Qu’ils soient anciens enfants-soldats ou simples victimes collatérales des conflits, les enfants souffrent énormément :
« les cas les plus fréquents sont des troubles de stress post-traumatiques : des enfants incontinents ou qui ne parlent plus, d’autres ont des flash-back ou font des cauchemars sur les exécutions », raconte Berivan, psychologue de l’association Terre des hommes, qui travaille à Mossoul.
Dans les camps de réfugiés, les séquelles plus subtiles se révèlent dans une mécanique d’imitation. Il n’est pas rare de voir de jeunes enfants singer les expressions et postures de combattants de l’EI, jurant devant Dieu ou pointant l’index vers le ciel. D’autres enfin n’ont pas conscience de la gravité qui les entoure, et rient à l’évocation des exactions perpétrées par les soldats de l’EI.

Les cas les plus fréquents sont des troubles de stress post-traumatiques : « Des enfants incontinents ou qui ne parlent plus, d’autres ont des flash-back ou font des cauchemars sur les exécutions »
Que se passe-t-il enfin quand un enfant-soldat grandit sans être libéré ? A partir de 1997 et pendant une quinzaine d’années, la LRA (Armée de résistance du seigneur), une milice armée ougandaise combattant le gouvernement, a recruté et utilisé des enfants-soldats. Sur une telle période, les enfants ont grandi et ont reproduit les actes de leurs supérieurs (pillages, tueries, kidnappings).

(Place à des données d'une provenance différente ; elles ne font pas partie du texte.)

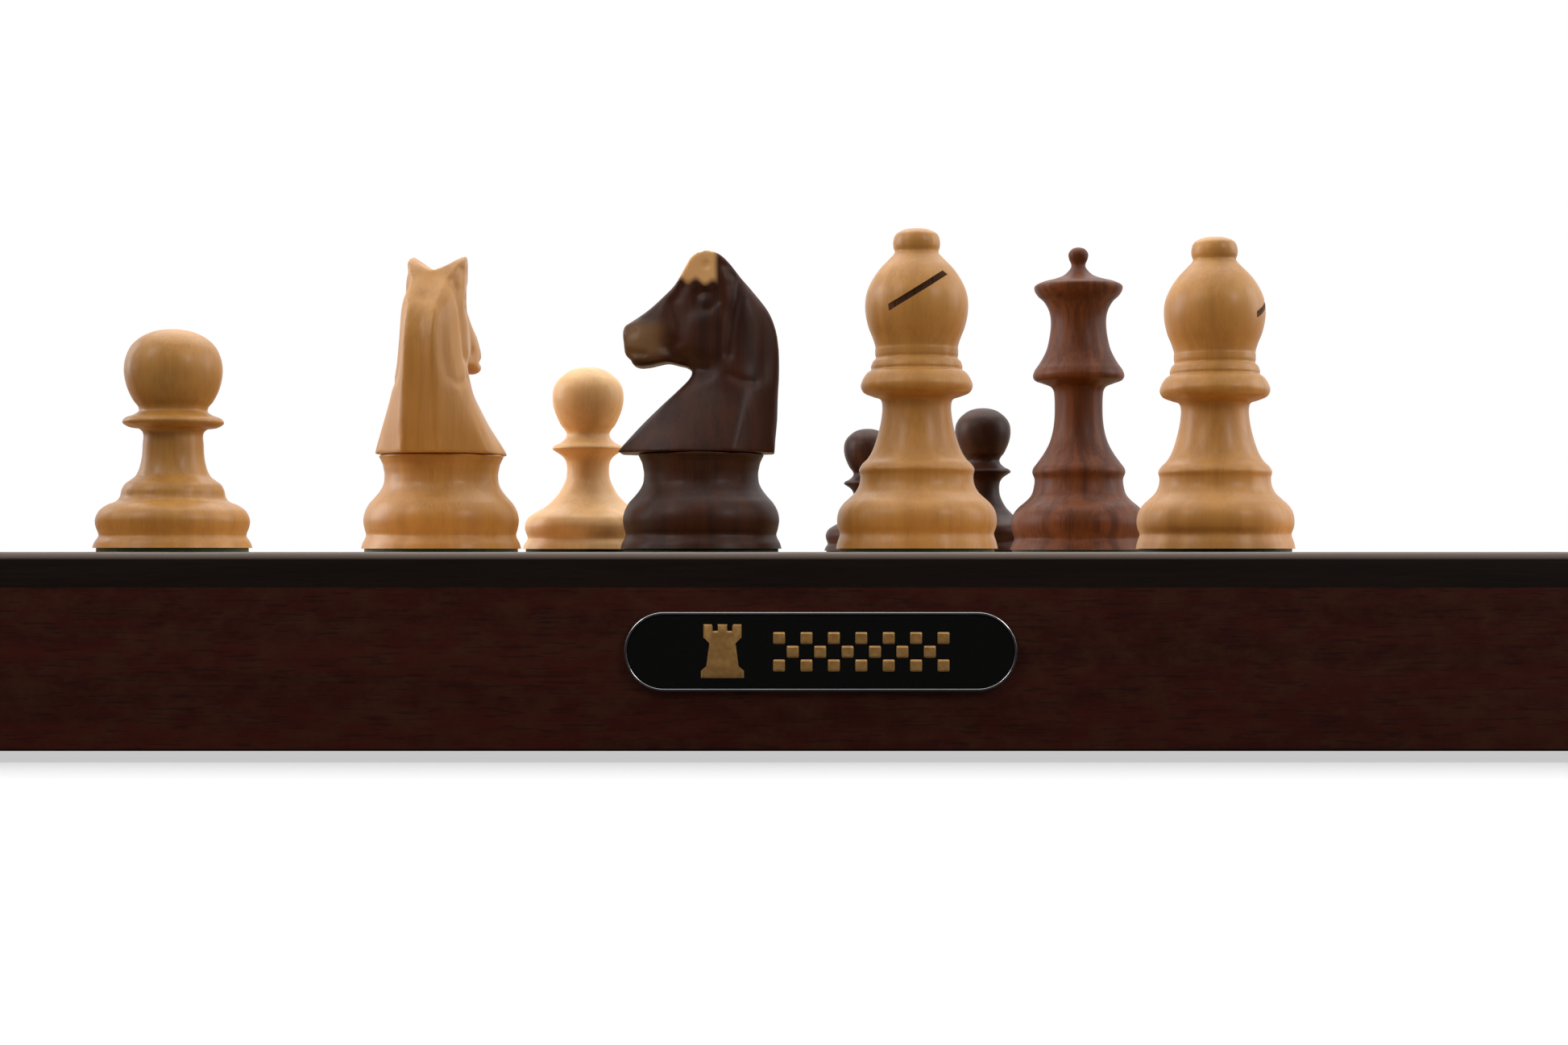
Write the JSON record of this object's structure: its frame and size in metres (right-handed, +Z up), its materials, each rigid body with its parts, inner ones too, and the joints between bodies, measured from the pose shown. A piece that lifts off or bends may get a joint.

Difficile de leur jeter la pierre, quand on connaît l’enfer qu’ils ont traversé. Ces derniers ont en effet évolué dans une sorte d’univers parallèle, aux règles et normes différentes : dans la bande-annonce du documentaire Wrong Elements, de Jonathan Littell, qui retrace le parcours de ces enfants, l’un d’eux énonce posément que « tuer n’était pas un crime à l’époque ».
C’est en vertu de ce décalage que la loi d’amnistie voulue par le gouvernement ougandais en 2 000 pour mettre fin à la guerre civile, stipule que tout membre de la LRA se rendant volontairement ne sera pas inquiété par la justice, quel que soit son rang et ses crimes (à l’exception des combattants recherchés par la Cour pénale internationale). L’émouvant documentaire du journaliste-écrivain illustre bien la complexité qu’affronte l’UNICEF pour réparer les vies brisées des enfants-soldats.